What makes such a coach so successful? Does he know more about basketball than anyone else? Does he have some magic secret which prior coaches could never figure out? Or does he have a unique and uncanny ability to identify the skills in each player and align them toward the ultimate goal: winning basketball games? Clearly it is the latter.
This coaching quality is clearly vital to successful organizations. A coach is not necessarily a “mentor” or a “manager” – they are something different. Most coaches know less about the subject matter than the people they are coaching. In fact business coaches often come from different disciplines or different industries. Consider Lou Gerstner, the man who turned around IBM. Gerstner was called “Oreo Cookie Man” when he first appeared at Big Blue (where I worked at the time) – reflecting his experience at Nabisco (and inexperience in technology). No one thought he could figure out the complexities and business issues in a complex global high technology company. But as history proved, Lou Gerstner was in fact a fantastic coach. He applied the business disciplines and leadership qualities which IBM badly needed.
Coaching is an important skill for any leader. A good coach helps people see the ultimate goal. He asks people questions they may not have asked themselves. He gains a deep understanding of the challenges and solutions to an organization’s problems. And through his persistence, listening, and often pointed direction he brings out the best in people. And a good coach inspires people to perform.
What makes a Great Coach?
I regularly meet with business managers and executives as part of our research process. When I meet a high performing leader I always observe many common traits:
They have a Clear Direction:
They have a crystal clear understanding of where they are going. Good coaches know precisely where you need to go, and they help you get there through clarity of their vision.
They are Excellent Judges of People:
They have a keen and refined judgment of people. Good coaches know what each individual in the organization is capable of, and they put “the right people into the right jobs” or they change the jobs to reflect the excellence of the people.
They Create Winning Game Plans:
They have an uncanny ability to take complex problems and decompose them into step by step solutions.

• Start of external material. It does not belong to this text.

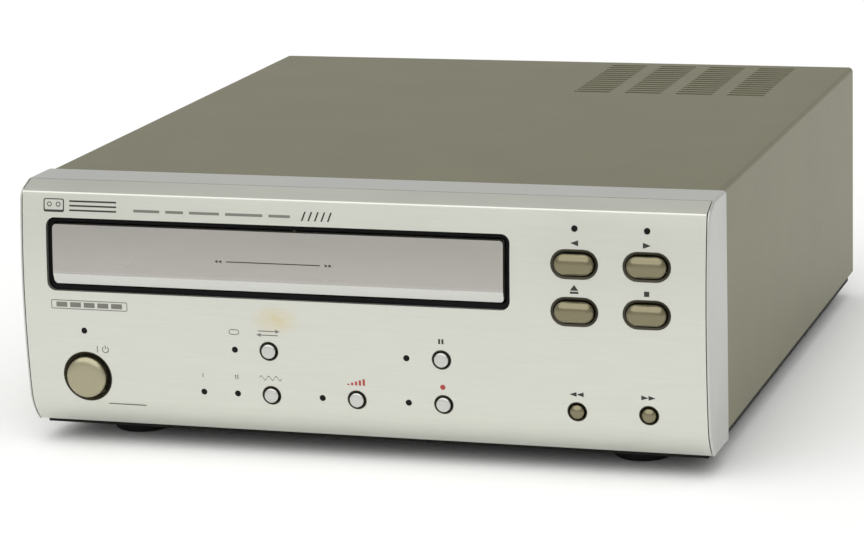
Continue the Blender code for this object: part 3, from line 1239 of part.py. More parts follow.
def make_capstan_motor():
    """The motor hangs under its shelf; the pulley turns round the motor's shaft."""
    top = SHELF_TOP - MECH_PLATE - GAP
    shaft = FLYWHEEL_TOP + PULLEY_SHAFT_TIP - top
    profile = [(0, shaft), (PIN_RADIUS, shaft), (PIN_RADIUS, 0), (CAPSTAN_MOTOR_RADIUS, 0),
               (CAPSTAN_MOTOR_RADIUS, -CAPSTAN_MOTOR_HEIGHT), (0, -CAPSTAN_MOTOR_HEIGHT)]
    add_turned("capstan_motor", profile, "zinc_steel", (MOTOR_X, MOTOR_Y, top))
    bore = PIN_RADIUS + GAP
    low = SHELF_TOP + GAP
    height = FLYWHEEL_TOP - low
    ring = [(bore, height), (PULLEY_RADIUS, height), (PULLEY_RADIUS, 0), (bore, 0), (bore, height)]
    add_turned("motor_pulley", ring, "brass", (MOTOR_X, MOTOR_Y, low), steps=16)


def make_head_plate():
    back = HEAD_PLATE_FRONT + HEAD_PLATE_LENGTH
    plate = boxes(((DRAWER_X - HEAD_PLATE_HALF_WIDTH, HEAD_PLATE_FRONT, HEAD_PLATE_Z),
                   (DRAWER_X + HEAD_PLATE_HALF_WIDTH, back, HEAD_PLATE_Z + HEAD_PLATE_THICKNESS)))
    add_part("head_plate", plate, "zinc_steel")
    low = HEAD_PLATE_Z + HEAD_PLATE_THICKNESS + GAP
    front = HEAD_PLATE_FRONT + HEAD_SETBACK
    shape = bmesh.new()
    half = HEAD_WIDTH / 2
    shares = [-1 + i * 0.4 for i in range(6)]
    crown = [(DRAWER_X + half * share, front + HEAD_CROWN * share * share) for share in shares]
    crown += [(DRAWER_X + half, front + HEAD_DEPTH), (DRAWER_X - half, front + HEAD_DEPTH)]
    add_outline(shape, crown, low, low + HEAD_HEIGHT, ALONG_Z)
    add_part("tape_head", shape, "zinc_steel")


def make_pinch_arms():
    for side, pivot, roller in pinch_places():
        word = "left" if side < 0 else "right"
        origin = (*pivot, HEAD_PLATE_Z)
        low, high = HEAD_PLATE_Z, HEAD_PLATE_Z + PINCH_ARM_THICKNESS
        heading = math.degrees(math.atan2(roller[1] - pivot[1], roller[0] - pivot[0]))
        half = PINCH_ARM_HALF_WIDTH
        outline = arc(*roller, half, heading - 90, heading + 90, 6)
        outline += arc(*pivot, half, heading + 90, heading + 270, 6)
        shape = bmesh.new()
        add_outline(shape, outline, low, high, ALONG_Z)
        arm = add_part("pinch_arm_" + word, shape, "zinc_steel", origin)
        bore = bmesh.new()
        add_cylinder(bore, (*pivot, low - PAST), (0, 0, 1), PINCH_ARM_THICKNESS + 2 * PAST,
                     PIN_RADIUS + GAP, 10)
        reshape(arm, "DIFFERENCE", bore, origin)
        axle = bmesh.new()
        axle_length = PINCH_ROLLER_RISE + PINCH_ROLLER_HEIGHT - SUNK
        add_cylinder(axle, (*roller, low + SUNK), (0, 0, 1), axle_length, PINCH_AXLE_RADIUS, 8)
        reshape(arm, "UNION", axle, origin)
        inner, height = PINCH_AXLE_RADIUS + GAP, PINCH_ROLLER_HEIGHT
        ring = [(inner, height), (PINCH_RADIUS, height), (PINCH_RADIUS, 0), (inner, 0), (inner, height)]
        add_turned("pinch_roller_" + word, ring, "rubber", (*roller, low + PINCH_ROLLER_RISE), steps=16)


# ---- electronics -----------------------------------------------------------------------------

def make_front_board():
    """Board behind the front panel with a tact switch for every button."""
    left, right = -HALF_WIDTH + FRONT_BOARD_MARGIN, HALF_WIDTH - FRONT_BOARD_MARGIN
    step_x = OPENING_RIGHT + SURROUND_REACH + FRONT_BOARD_BESIDE_DRAWER
    low, high = FRONT_BOARD_LOW, OPENING_BOTTOM - SURROUND_REACH - FRONT_BOARD_BELOW_DRAWER
    top = CREASE - FRONT_BOARD_TOP_DROP
    outline = [(left, low), (right, low), (right, top), (step_x, top), (step_x, high), (left, high)]
    shape = bmesh.new()
    add_outline(shape, outline, FRONT_BOARD_Y, FRONT_BOARD_Y + BOARD_THICKNESS, ALONG_Y)
    board = add_part("front_board", shape, "circuit_board")
    switches = bmesh.new()
    half = SWITCH_SIZE / 2
    places = [*OBLONG_BUTTONS.values(), *SMALL_BUTTONS.values(), (POWER_X, POWER_ROW)]
    for x, z in places:
        add_box(switches, (x - half, SWITCH_FRONT, z - half), (x + half, FRONT_BOARD_Y + SUNK, z + half))
    reshape(board, "UNION", switches)


def make_main_board():
    left, right = -HALF_WIDTH + MAIN_BOARD_LEFT_MARGIN, HALF_WIDTH - MAIN_BOARD_RIGHT_MARGIN
    front, back = MECH_BACK + MAIN_BOARD_BEHIND_MECH, CHASSIS_BACK - MAIN_BOARD_REAR_MARGIN
    low, high = MAIN_BOARD_HEIGHT, MAIN_BOARD_HEIGHT + BOARD_THICKNESS
    board = add_part("main_board", boxes(((left, front, low), (right, back, high))), "circuit_board")
    more = bmesh.new()
    for x in (left + BOARD_POST_INSET, right - BOARD_POST_INSET):
        for y in (front + BOARD_POST_INSET, back - BOARD_POST_INSET):
            add_cylinder(more, (x, y, 0.0), (0, 0, 1), low + SUNK, BOARD_POST_RADIUS, 8)
    sunk = high - SUNK
    column, rows = CAPACITOR_PLACES
    for row in rows:
        add_cylinder(more, (right - column, front + row, sunk), (0, 0, 1), CAPACITOR_HEIGHT + SUNK,
                     CAPACITOR_RADIUS, 12)
    blocks = ((SHIELD_PLACE, SHIELD_SIZE), (HEAT_SINK_PLACE, HEAT_SINK_SIZE),
              (PROCESSOR_PLACE, PROCESSOR_SIZE))
    for (from_right, from_front), (width, depth, height) in blocks:
        x, y = right - from_right, front + from_front
        add_box(more, (x - width, y, sunk), (x, y + depth, high + height))
    columns, row = CHIP_PLACES
    width, depth, height = CHIP_SIZE
    for column in columns:
        x, y = left + column, front + row
        add_box(more, (x, y, sunk), (x + width, y + depth, high + height))
    reshape(board, "UNION", more)


def make_transformer():
    width, depth, height = TRANSFORMER_SIZE
    right = HALF_WIDTH - TRANSFORMER_END_MARGIN
    back = CASE_BACK - TRANSFORMER_REAR_MARGIN
    front = back - depth
    core_front = (front + back - TRANSFORMER_CORE_DEPTH) / 2
    core = boxes(((right - width, core_front, 0.0), (right, core_front + TRANSFORMER_CORE_DEPTH, height)))
    transformer = add_part("transformer", core, "transformer_core")
    side, end = COIL_INSET
    coil = boxes(((right - width + side, front, end), (right - side, back, height - end)))
    reshape(transformer, "UNION", coil)


# ---- build -----------------------------------------------------------------------------------

make_face_plate()
make_front_bezel()
make_drawer_surround()
make_indicators()
make_oblong_buttons()
make_round_buttons()
make_top_cover()
make_bottom_chassis()
make_rear_panel()
make_jack_block()
make_mains_inlet()
make_feet()
make_cover_screws()
make_drawer_front()
make_drawer_tray()
make_drawer_rails()
make_loading_drive()
make_mechanism_frame()
make_mechanism_base()
make_reel_hubs()
make_flywheels()
make_drive_belt()
make_capstan_motor()
make_head_plate()
make_pinch_arms()
make_front_board()
make_main_board()
make_transformer()
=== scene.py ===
"""Looks of the compact cassette deck: fine meshes, materials, markings, camera and light.

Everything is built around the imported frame. Lengths are in millimetres in the deck's own frame
(x from the middle of the front panel, y back from the crease of its face, z up from its lower
edge) and piece() carries them into the scene's metres.
"""
import json
import math

import bmesh
import bpy
from mathutils import Matrix, Vector


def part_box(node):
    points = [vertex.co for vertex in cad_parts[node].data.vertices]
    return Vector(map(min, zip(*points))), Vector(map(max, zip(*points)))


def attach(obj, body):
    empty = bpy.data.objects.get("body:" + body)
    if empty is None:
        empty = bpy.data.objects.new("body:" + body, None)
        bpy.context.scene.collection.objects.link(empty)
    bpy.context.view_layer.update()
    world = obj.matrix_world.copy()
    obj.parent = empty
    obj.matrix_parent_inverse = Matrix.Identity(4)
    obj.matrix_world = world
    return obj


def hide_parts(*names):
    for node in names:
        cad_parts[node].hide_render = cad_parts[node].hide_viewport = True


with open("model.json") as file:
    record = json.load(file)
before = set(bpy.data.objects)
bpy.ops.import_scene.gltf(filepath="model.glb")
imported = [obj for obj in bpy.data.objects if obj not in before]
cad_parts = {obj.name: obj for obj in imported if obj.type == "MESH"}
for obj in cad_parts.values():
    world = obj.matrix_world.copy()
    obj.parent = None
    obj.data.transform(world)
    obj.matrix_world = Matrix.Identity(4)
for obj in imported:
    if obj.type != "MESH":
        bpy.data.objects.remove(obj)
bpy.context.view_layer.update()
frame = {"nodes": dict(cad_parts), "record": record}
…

They know how to create the “winning plays.” They watch the team perform and when they identify brilliance they “write it into the playbook.”
They Know how to Develop People:
They develop people. By taking a tough but personal interest in their team, the inspire others to follow, improve themselves, and work hard for success. They usually do this through focus on individuals: their strengths, opportunities, and areas of improvement.
These coaching qualities apply to every leader – whether in sports, academia, business, or government.
Why does Coaching have such High Impact?
Why does coaching create such high impact in organizations? There are many reasons: primarily, however, it indicates an overall focus on the alignment, development, and improvement of people at all levels. Organizations with well-established coaching programs have realized that performance and talent management matters. Leaders are expressing to employees that they matter.
It also reflects a commitment to invest in performance. Coaching programs require investment – investment in dollars and time. This investment is focused on improving operational and individual performance. These coaches are hired to “win” – not to “improve.” Such a focus forces the organization to make sure that each manager, each director, and each project leader is operating at the highest levels of performance. This rigor creates accountability and inspiration.
Applying Coaching to Your Organization
How do you build such coaching skills and success in your organization? Right now executive coaching is becoming a fad: there are more executive, management, and personal coaches than ever before. The Harvard Business Review (2004) believes that the executive coaching industry is a $1 Billion industry. There are university programs dedicated to developing executive coaches. Every major leadership development company now offers executive coaching. Executive coaches can charge $100,000-200,000 per year and most organizations state that they are well worth it.
But how do you develop a coaching program in your organization? How do you implement coaching as a leadership quality in all of your leaders? One organization, NASA, found that its managers (mostly engineers and scientists) were not engaging well with employees. They were very capable of solving engineering and technical problems, but were having a hard time dealing with strategy, planning, and personnel issues. The result was an in-house coaching program, offered through a small set of senior employees who had unique skills in listening, coaching, and development. These coaches quickly became highly regarded and the organization is now trying to figure out how to leverage and grow these coaches throughout NASA.
Ultimately coaching is a skill for any leader. Consider yourself the coach of your team – can you help them win more games? Do you have a clear picture of how to win? Do you have the right people playing the right positions? Do you have a play book? Are you exhibiting enough tough love? Do you drill your team and give them specific areas of improvement?
There are many ways to build and institutionalize coaching in your organization. High-impact organizations build coaching into the performance plans of leaders and managers. Other organizations formally assign coaches to key individuals who have high potential. Some, like NASA, build formal programs with explicit coaching roles. And still others create special 1:1 mentoring relationships with senior executives.
If you can exhibit all these skills and apply them to your organization, then you are likely one of the highest impact organizations in our research. If you are not there yet, then you should probably rethink your role as a leader: think “coach”, not “manager”. Think “building a winning game plan” not “managing the organization.”